Try this. Why does the term “rent-seeking” not apply to a wide variety of union activity.
And by the way, your position is not liberal. It’s neoliberal. But I’m sure that’s another distinction that’s beyond your comprehension.
Mike
— MBunge · Dec 1, 04:31 PM · #
It probably does. What does that have to do with people being “cogs”?
Precisely wrong.
— Chet · Dec 1, 04:56 PM · #
“It probably does. What does that have to do with people being “cogs”?”
It has to do with the childishly cavalier way you talk about the livelihood of other people. Their hopes, their fears, their needs are just bullshit to you. They are nothing but cogs who exist only to serve their assigned role in your economic theories and they’re not allowed to be any more than that.
I do supposed you could call that attitude “progressive”…in the same sense that eugenics used to be a progressive preoccupation.

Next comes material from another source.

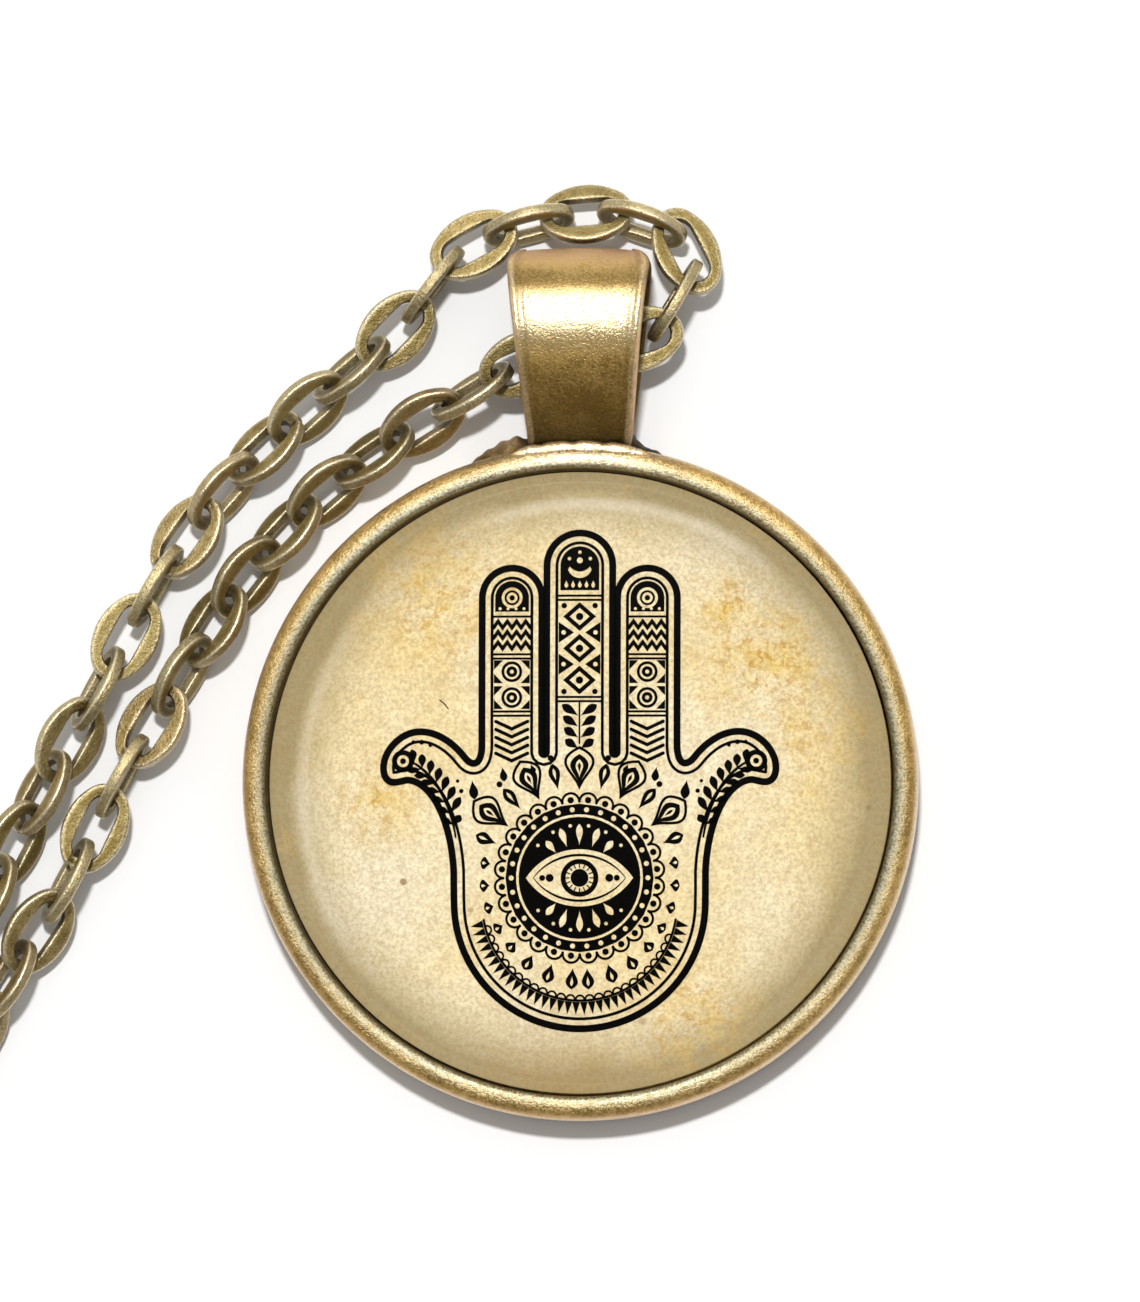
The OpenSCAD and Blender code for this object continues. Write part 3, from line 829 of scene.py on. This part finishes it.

By the way, what do you do for a living?
Mike
— MBunge · Dec 1, 05:19 PM · #
That doesn’t actually answer the question. And I’m actually taking their livelihoods pretty seriously – I’m talking, of course, about the people who won’t get a livelihood thanks to the cartels you’d like to set up.
The people with the money and power to establish an anti-competitive government-granted regulatory monopoly? Don’t be a fucking idiot – their livelihoods aren’t at stake, only some fat paychecks. And it’s morally monstrous to put people out of work to put a few more zeros at the end.
No, they’re bullshit to you. You’re the one who wants to keep people from working so some fucking florists can charge $120 for a dozen roses.
What on Earth is wrong with you, Mike?
I’m a biochemist. The way you project, I assume you work at a movie theater?
— Chet · Dec 2, 02:37 AM · #
I am coming around to the idea that low taxes discourage risk taking. It is easier to hoard money and join the rentier class to maintain it, than put the effort into developing new business ideas or inventing. If you have less to lose, then you will be willing to take more risk. Anecdotal evidence of the last 40 years would suggest this is true. It certainly matches with my psychology.